Dubbed as ‘dark’ and ‘fucked up’ by Thornton himself, Samson & Delilah highlights all that is left neglected in Aboriginal Australia in the twenty-first century. Without the discomfort that is inevitably felt by the end of the film, the crucial message of post-colonial injustice would not have been truly encompassed. As paradoxical as it may seem, minimal dialogue between characters in Samson & Delilah has had the profoundness to trigger conversation on transgenerational trauma all around the country – and the world, for that matter.

References

Genzlinger, N. 2010, Wordless and Lost, a Young Couple Flee, The New York Times, viewed 16 April 2019, < https://www.nytimes.com/2010/10/15/movies/15samson.html>.

Gook, B. 2017, ‘Australian Postcolonial Trauma and Silences in Samson and Delilah’, in N. Hodgin & A. Thakkar (eds.), Scars and Wounds: Film and Legacies of Trauma, Palgrave Macmillan, Basingstoke, pp. 169-94.
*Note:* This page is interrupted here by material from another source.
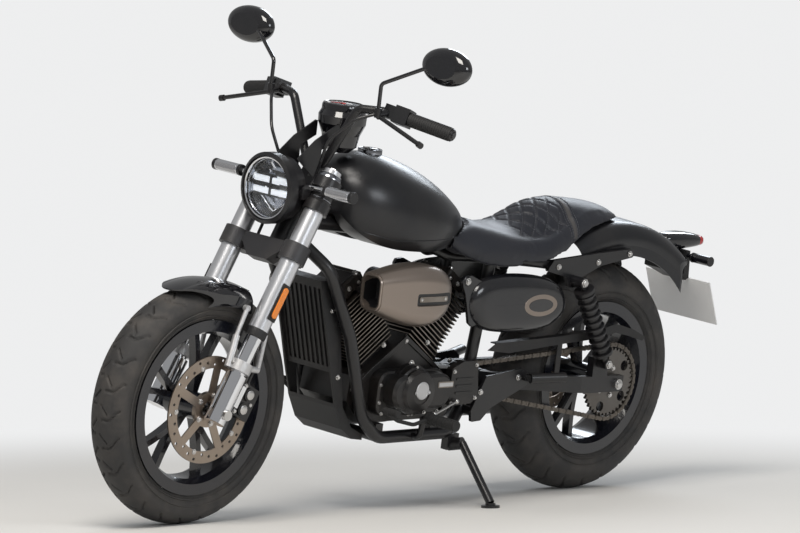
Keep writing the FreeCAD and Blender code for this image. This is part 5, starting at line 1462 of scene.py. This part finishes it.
def brake_fittings():
    """The calipers' pots, bolts and nipple, and the wheels' valves."""
    kit = Kit()
    for s in (44, 84):
        kit.ring([(0.2, 0), (12, 0), (12, 2), (9, 3.4), (0.2, 3.4)], (-42, 92, s), (0, 1, 0), 40)
    kit.side_bolts(((-20, 30), (-20, 98)), 86, 4.5, 5, ways=(1,))
    kit.rod((-62, 85.5, 64), (-62, 89, 64), 5, sides=6)
    kit.done("front_caliper_bolts", PLATED, "steel", ON_FORK, bevel=0.4)
    kit.side_bolts(((72, 352), (72, 392)), 115.5, 4.5, 4, ways=(-1,))
    kit.ring([(0.2, 0), (13, 0), (13, -2.4), (0.2, -2.4)], (98, -115.6, 372), (0, 1, 0), 40)
    kit.done("rear_caliper_bolts", PLATED, "steel", bevel=0.4)
    for word, on, radius, y in (("front", ON_FRONT_WHEEL, FRONT_RIM - 16, 14),
                                ("rear", ON_REAR_WHEEL, REAR_RIM - 16, 18)):
        kit.rod((radius + 12, y, 0), (radius - 16, y + 3, 0), 3.2, sides=12)
        kit.rod((radius - 10, y + 2.4, 0), (radius - 22, y + 3.8, 0), 4.2, 3.6, sides=12)
        kit.done(f"{word}_valve", BLACK_METAL, "black_plastic", on, bevel=0.3)


brake_fittings()

MUFFLER_Y = -160
MUFFLER_Z = 222
SHIELD_RADIUS = 49.4
SHIELD_ROWS = 40
SHIELD_COLUMNS = 14


def exhaust_fittings():
    """Slotted shield over the silencer, clamps and the bright tip."""
    foot = (0, MUFFLER_Y, MUFFLER_Z)
    kit = Kit()
    for low, high in ((-34, -22), (318, 332)):
        kit.ring([(46, low), (49, low), (49, high), (46, high)], foot, (1, 0, 0), 72)
    kit.done("muffler_bands", PLATED, "steel", bevel=0.6)
    kit.ring([(18, -100.6), (23.6, -100.6), (24, -98), (24, -92), (22.2, -90), (18, -98)],
             foot, (1, 0, 0), 56)
    kit.done("muffler_tip", DARK_CHROME, "chrome")
    vertices = []
    for radius in (SHIELD_RADIUS, SHIELD_RADIUS * 0.955):
        for row in range(SHIELD_ROWS + 1):
            pinch = 1 - 0.35 * abs(2 * row / SHIELD_ROWS - 1) ** 3
            for column in range(SHIELD_COLUMNS + 1):
                angle = math.radians(90 * (column / SHIELD_COLUMNS - 0.5) * 1.2 * pinch + 12)
                vertices.append((-10 + 300 * row / SHIELD_ROWS, MUFFLER_Y - radius * math.cos(angle),
                                 MUFFLER_Z + radius * math.sin(angle)))
    inside = len(vertices) // 2
    across_row = SHIELD_COLUMNS + 1
    faces = []
    for row in range(SHIELD_ROWS):
        for column in range(SHIELD_COLUMNS):
            if 5 <= column <= 8 and row % 8 in (3, 4) and 5 < row < 38:
                continue
            a = row * across_row + column
            b = a + across_row
            faces.append((a, a + 1, b + 1, b))
            faces.append((inside + a, inside + b, inside + b + 1, inside + a + 1))
    mesh = mesh_of("muffler_shield", vertices, faces)
    piece("muffler_shield", mesh, DARK_CHROME, "black_metal", smooth=50)


exhaust_fittings()


def hand_fittings():
    """Buttons on the switch boxes, pivot screws on the perches, clamp bolts on the riser."""
    way = (GRIP_END - GRIP_IN).normalized()
    plain = Kit()
    red = Kit()
    for word, turn in (("left", Vector), ("right", flipped)):
        at = turn(GRIP_IN - way * 20)
        for up, size in ((8, 4.5), (-6, 4), (-14, 3)):
            tool = red if (up == 8 and word == "right") else plain
            start = at + Vector((-19, 0, up))
            tool.rod(start, start + Vector((-5, 0, 0)), size, size * 0.9, sides=24)
        plain.bolt(turn((1076, 192, 1058)), (0, 0, 1), 5, 5)
        plain.done(f"switches_{word}", CAST_GREY, "black_plastic", ON_STEERING, bevel=0.6)
    red.done("stop_switch", RED_MARK, "lens_red", ON_STEERING, bevel=0.6)
    for side in (-1, 1):
        plain.bolt((1067, side * 10, 910), (0.3, 0, 1), 4, 6)
        plain.bolt((1102, side * 10, 898), (0.3, 0, 1), 4, 6)
    plain.done("riser_bolts", PLATED, "steel", ON_STEERING, bevel=0.4)


hand_fittings()


def sleeves():
    """Black sleeves and rings on the fork between its clamps."""
    kit = Kit()
    leg_rings(kit, [(26.1, 579), (28.6, 579), (29.2, 583), (29.2, 608), (28.6, 611), (26.1, 611)])
    kit.done("fork_sleeves", BLACK_METAL, "black_metal", ON_FORK, bevel=0.6)
    for s in (585, 604):
        leg_rings(kit, [(29, s), (30.2, s + 0.6), (30.2, s + 2.4), (29, s + 3)])
    leg_rings(kit, [(14, 640.4), (31, 640.4), (31, 644), (27, 652), (24.6, 655.6), (14, 655.6)])
    kit.done("fork_rings", DARK_CHROME, "chrome", ON_FORK)


sleeves()


# stage, light and camera

BACKDROP = (0.97, 0.975, 0.98, 1)
BACKDROP_LEVEL = 0.88
FLOOR_HALF = 30
# between these distances the floor fades into the backdrop
FADE_START = 1.3
FADE_END = 2.9
SKY_LEVEL = 0.3
LIGHT_AIM = Vector((0, 0, 0.6))


def stage():
    """A pale floor that takes the backdrop's colour, to the camera, well away from the machine."""
    floor, tree, surface = blank_material("pale floor")
    place = tree.nodes.new("ShaderNodeTexCoord")
    cloud = node(tree, "ShaderNodeTexNoise", Scale=1.5, Detail=3.0)
    link(tree, place.outputs["Object"], cloud.inputs["Vector"])
    shade = node(tree, "ShaderNodeMix", data_type="RGBA")
    shade.inputs["A"].default_value = (0.73, 0.72, 0.7, 1)
    shade.inputs["B"].default_value = (0.77, 0.76, 0.74, 1)
    link(tree, cloud.outputs["Fac"], shade.inputs["Factor"])
    link(tree, shade.outputs["Result"], surface.inputs["Base Color"])
    surface.inputs["Roughness"].default_value = 0.9
    surface.inputs["Specular IOR Level"].default_value = 0.1
    far = node(tree, "ShaderNodeVectorMath", operation="LENGTH")
    link(tree, place.outputs["Object"], far.inputs[0])
    fade = node(tree, "ShaderNodeMapRange", interpolation_type="SMOOTHSTEP", From_Min=FADE_START,
                From_Max=FADE_END)
    link(tree, far.outputs["Value"], fade.inputs["Value"])
    path = tree.nodes.new("ShaderNodeLightPath")
    amount = math_node(tree, "MULTIPLY", fade.outputs["Result"], path.outputs["Is Camera Ray"])
    glow = tree.nodes.new("ShaderNodeEmission")
    glow.inputs["Color"].default_value = BACKDROP
    glow.inputs["Strength"].default_value = BACKDROP_LEVEL
    blend = tree.nodes.new("ShaderNodeMixShader")
    link(tree, amount, blend.inputs["Fac"])
    link(tree, surface.outputs["BSDF"], blend.inputs[1])
    link(tree, glow.outputs["Emission"], blend.inputs[2])
    link(tree, blend.outputs["Shader"], tree.nodes["Material Output"].inputs["Surface"])
    mesh = mesh_of("floor", [(x * FLOOR_HALF, y * FLOOR_HALF, 0)
                             for x, y in ((-1, -1), (1, -1), (1, 1), (-1, 1))], [(0, 1, 2, 3)])
    mesh.materials.append(floor)
    in_scene("floor", mesh)


def looking(at, aim):
    """The turn that points a lamp or the camera from one place to another."""
    return (aim - at).to_track_quat("-Z", "Y")


def soft_box(name, at, size, power, color):
    """A rectangular lamp, its power in watts, aimed at the machine."""
    lamp = bpy.data.lights.new(name, "AREA")
    lamp.shape = "RECTANGLE"
    lamp.size, lamp.size_y = size
    lamp.energy = power
    lamp.color = color
    obj = in_scene(name, lamp)
    obj.location = at
    obj.rotation_euler = looking(Vector(at), LIGHT_AIM).to_euler()


def sky():
    """An even pale world, the backdrop's colour where the camera or a glass looks at it."""
    world = bpy.data.worlds.new("studio")
    bpy.context.scene.world = world
    world.use_nodes = True
    tree = world.node_tree
    back = tree.nodes["Background"]
    path = tree.nodes.new("ShaderNodeLightPath")
    seen = math_node(tree, "MAXIMUM", path.outputs["Is Camera Ray"], path.outputs["Is Transmission Ray"])
    strength = node(tree, "ShaderNodeMapRange", To_Min=SKY_LEVEL, To_Max=BACKDROP_LEVEL)
    link(tree, seen, strength.inputs["Value"])
    link(tree, strength.outputs["Result"], back.inputs["Strength"])
    back.inputs["Color"].default_value = BACKDROP


# where the camera stands and looks, from the rear hub, in millimetres
CAMERA_AT = Vector((9411.8, 8425.8, 809.4))
CAMERA_AIM = Vector((643.8, -38.2, 302.2))
CAMERA_LENS = 213.5
CAMERA_ROLL = math.radians(0.09)


def camera():
    data = bpy.data.cameras.new("camera")
    data.lens = CAMERA_LENS
    data.sensor_width = 36
    data.sensor_fit = "HORIZONTAL"
    data.clip_end = 100
    obj = in_scene("camera", data)
    obj.location = REAR_HUB + CAMERA_AT * MM
    way = looking(CAMERA_AT, CAMERA_AIM).to_matrix().to_4x4()
    obj.rotation_euler = (way @ Matrix.Rotation(CAMERA_ROLL, 4, "Z")).to_euler()
    bpy.context.scene.camera = obj


stage()
sky()
soft_box("key", (3.0, 1.5, 5.0), (2.6, 2.6), 235, (1.0, 0.96, 0.9))
soft_box("side", (0.2, 5.5, 2.4), (2.6, 1.4), 75, (0.92, 0.96, 1.0))
soft_box("back", (-4.5, -2.5, 3.5), (2.4, 1.6), 90, (0.85, 0.92, 1.0))
camera()
bpy.context.scene.view_settings.view_transform = "Standard"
Langton, M. 1994, ‘Aboriginal art and film: the politics of representation’, Race & Class, vol. 35, no. 4, pp. 89-106. https://doi.org/10.1177/030639689403500410

Milner, J. 2012, ‘The sounds of love and monotony: Telling stories without speech in Samson & Delilah’, Screen Education, no. 66, pp. 99-104.

Redwood, T. 2009, ‘Said in Silence: Samson and Delilah’, Metro Magazine: Media & Education Magazine, no. 160, pp. 26-9.

Redwood, T. 2014, ‘Skeletons in the nation’s cupboard: Warwick Thornton on being an Aboriginal artist’, Metro Magazine: Media & Education Magazine, vol. 181, pp. 84-7.

Samson & Delilah, Warwick Thornton, 2009, Australia.

Stanner, WEH, 1969, ‘The Great Australian Silence’, The 1968 Boyer Lectures: After The Dreaming, Sydney, ABC Enterprises, pp 18-29.

Wolfe, P. 2008, ‘Structure and Event: Settler Colonialism, Time, and the Question of Genocide’, in A. Dirk Moses (ed.), Empire, Colony, Genocide: Conquest, Occupation, and Subaltern Resistance in World History, Berghahn Books, New York, pp. 102–32.